If you are planting your bells of Ireland outside, wait until after the danger of frost has passed. However, if your enthusiasm is getting the best of you and you just can’t fathom the idea of waiting another month for that pesky frost to move on out, you can also begin to sow your plants indoors about 8-10 weeks before the last expected frost. Marvelous news!
Your seeds will require some light to germinate, so leave them only lightly covered with soil, no need to bury them too deep. If you live in a warmer climate and would like to bask in the beauty of your bells in the autumn months, sow your seeds again in August!
When planting your plants, space them about 9 to 12 inches apart from one another. 
The hardy annuals are self-seeding, so no need to worry about re-planting!
If you’re looking to propagate:
While they are resistant to most diseases, if you begin to see yellowish halos appearing on the leaves of your bells, it means your plant may have developed leaf blight. To get rid of this, you must remove the affected part of the plant before the rest of the plant gets infected.
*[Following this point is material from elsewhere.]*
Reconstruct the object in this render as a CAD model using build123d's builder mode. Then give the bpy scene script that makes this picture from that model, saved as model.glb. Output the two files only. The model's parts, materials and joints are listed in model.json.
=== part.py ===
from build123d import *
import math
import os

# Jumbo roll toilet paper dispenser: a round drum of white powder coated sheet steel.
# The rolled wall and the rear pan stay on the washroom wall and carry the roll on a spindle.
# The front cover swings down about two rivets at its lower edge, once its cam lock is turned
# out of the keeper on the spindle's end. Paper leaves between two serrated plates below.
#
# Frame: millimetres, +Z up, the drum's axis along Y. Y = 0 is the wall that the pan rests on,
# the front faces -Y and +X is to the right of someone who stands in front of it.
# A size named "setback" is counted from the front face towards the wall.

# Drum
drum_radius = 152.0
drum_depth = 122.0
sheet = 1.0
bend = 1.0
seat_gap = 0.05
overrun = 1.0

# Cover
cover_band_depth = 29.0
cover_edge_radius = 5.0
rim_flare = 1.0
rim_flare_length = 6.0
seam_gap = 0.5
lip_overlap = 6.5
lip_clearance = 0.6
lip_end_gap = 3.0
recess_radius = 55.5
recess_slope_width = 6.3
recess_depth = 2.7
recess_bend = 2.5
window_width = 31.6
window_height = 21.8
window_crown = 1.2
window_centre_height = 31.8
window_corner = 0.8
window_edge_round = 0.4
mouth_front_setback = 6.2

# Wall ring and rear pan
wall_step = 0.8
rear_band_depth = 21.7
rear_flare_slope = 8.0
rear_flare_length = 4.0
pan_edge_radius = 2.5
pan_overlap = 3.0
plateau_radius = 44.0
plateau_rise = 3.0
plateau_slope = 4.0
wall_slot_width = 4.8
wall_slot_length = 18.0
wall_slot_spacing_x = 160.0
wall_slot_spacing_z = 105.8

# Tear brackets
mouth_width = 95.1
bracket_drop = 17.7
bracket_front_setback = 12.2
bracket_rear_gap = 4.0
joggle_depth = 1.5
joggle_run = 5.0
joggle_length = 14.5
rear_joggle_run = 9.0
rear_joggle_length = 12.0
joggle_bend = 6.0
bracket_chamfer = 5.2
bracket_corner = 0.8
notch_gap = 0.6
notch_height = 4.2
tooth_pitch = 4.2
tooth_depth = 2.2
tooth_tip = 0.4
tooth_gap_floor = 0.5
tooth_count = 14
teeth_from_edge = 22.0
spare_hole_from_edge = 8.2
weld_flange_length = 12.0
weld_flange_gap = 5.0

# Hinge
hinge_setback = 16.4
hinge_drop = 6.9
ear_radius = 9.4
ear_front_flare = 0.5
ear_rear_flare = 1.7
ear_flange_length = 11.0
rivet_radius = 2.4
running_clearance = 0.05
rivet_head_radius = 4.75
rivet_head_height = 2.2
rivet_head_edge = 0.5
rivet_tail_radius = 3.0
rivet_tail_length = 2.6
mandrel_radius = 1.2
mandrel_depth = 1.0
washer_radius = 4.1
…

In terms of pests, Aphids are most likely to start feeding on the undersides of the leaves, making them difficult to notice unless the damage to your plant is already well underway. Try to scan your plant as often as possible. If you do happen to find Aphids on your plant, wash the leaves with insecticidal soap or spray.
Little spider mites can suck your bells’ juices and replace chlorophyll with toxins, causing your plant to have a lacy, web-like appearance, and yellow leaves. To rid your plants of mites, use a hot pepper wax or high-quality insecticidal soap. 
DID YOU KNOW?
You can encourage the height of your stalks by fertilizing your bells regularly! 
Bells of Ireland tend to like both full sun and partial shade. They prefer dry, arid conditions but will also do quite well in cool summer conditions. Be sure to plant them in well-draining soil, don’t worry if your soil is a bit on the poor side, just be sure it drains well. You can also feel free to fertilize your bells if they look like they could use a little sprucing up. Larger plants with heavy blooms may require staking to keep them upright. 
Keeping these green shells as cut flowers is very popular as well, as they last for quite a long period of time after being cut. It’s calyxes also dry well if you’re into dried blooms! If they are left on the plant, they will turn from bright white to a more of a beige color.
For fresh arrangements, cut the stems once half of the calyxes have opened. For a dried arrangement, wait until the calyxes have opened before cutting. 
Pro Tip: Be sure to store them in an upright position to avoid stem bending!
Once you’ve cut your fresh bells, remove all of the leaves from the lower part of the stem, for they are usually older and more likely to yellow quickly after harvesting.  You want to make sure you also remove any leaves that will fall below the waterline of your vase, cutting your stems underwater with a sharp knife to keep air pockets from forming in their hollow stems.
Beware: The stems are covered in tiny thorns that may irritate your skin, be sure to wear gloves when handling your blooms or if you are planning to design with them.
These blooms are highly phototrophic and will bend toward any source of light they can find. Always store them upright and away from any sort of side-light to keep their straight demeanor. 
Your blooms will last up to 2 weeks in a vase, so you’ll have plenty of time to enjoy them!
These cool bells will contrast beautifully with flowers of any color and add depth and drama to any arrangement. They look especially lovely when paired with whites and soft pastels such as pink, peach, yellow, or blue. Give them as a symbol of luck for a new journey, wedding, new job, or graduation! Dried bells of Ireland look just as unique when mixed in with other dried flower materials like grasses and seeds!